Looking deeper into what the school has to offer, the school is among the few where I can confidently say every musician is unbelievably talented. Because Juilliard only accepts about 5% of candidates in any given year, they only take students with the most advanced training and dedication.
You can point to nearly any program and convincingly say it is one of the best in the country. Their Piano performance program has produced some of the most successful pianists in the country, including the likes of Chick Corea and Van Cliburn. Their faculty in the same program are perhaps some of the nation’s most renowned pedagogues, including Yoheved “Veda” Kaplinsky, widely regarded as a top piano teacher nationwide.

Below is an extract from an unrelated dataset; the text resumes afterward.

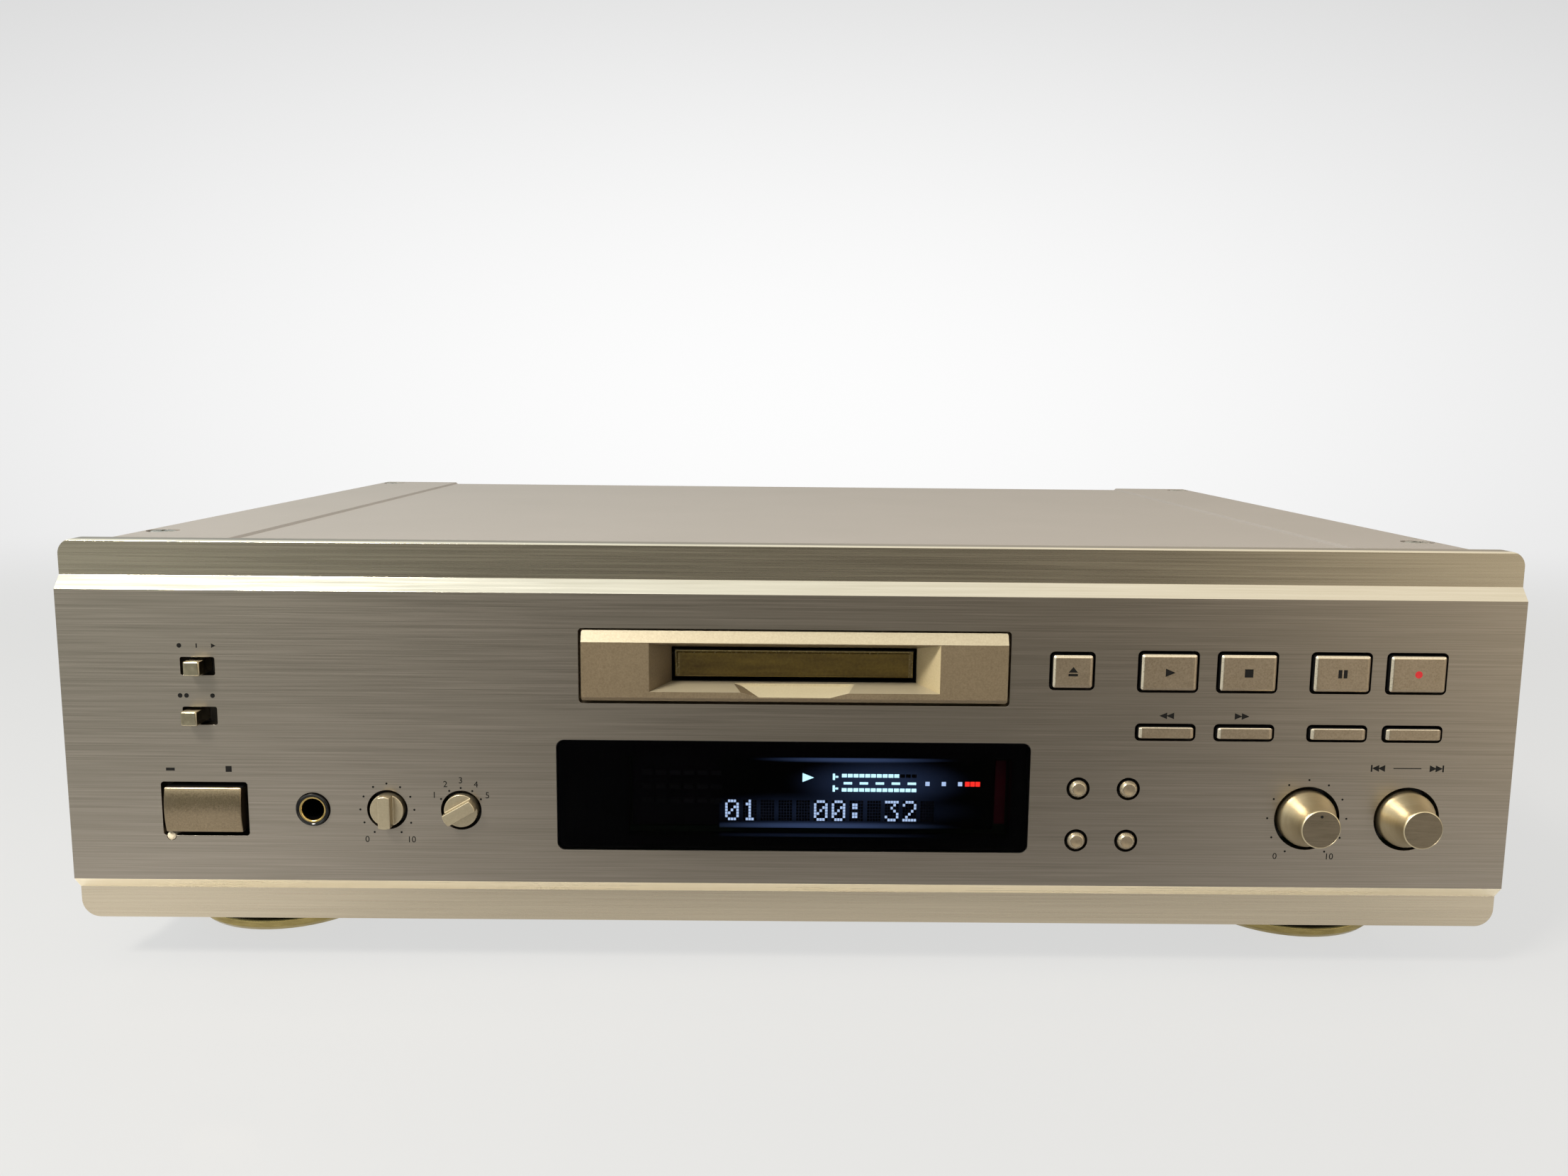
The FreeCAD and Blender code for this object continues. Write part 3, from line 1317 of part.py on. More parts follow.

The same goes for all their programs – strings, brass, percussion, composition, woodwind, and voice.
As I’ve talked about with other schools here, one of the biggest benefits to attending Juilliard is who you are going to study with. Especially in the world of classical music, finding the right teacher is among the most important considerations for a classical musician.
The teachers at Juilliard are at the top of their field. Some have even written the definitive texts on mastering their particular instrument, or at least widely used ones.
Juilliard is certainly competitive, not only in admission but also at the school. I liken the competition to a healthy kind, where students want to be the best, but are also supportive of their peers. More often than not, alumni of the school talk about how supportive their peers and teachers are, even if the faculty have the highest of expectations for their students.
Outside of classical performance, Juilliard has a small but elite jazz program as well.
I’m sure after reading through this you’ve gained some good insight into New York City music schools. Finding the best fit option for you, however, is a journey beyond this article.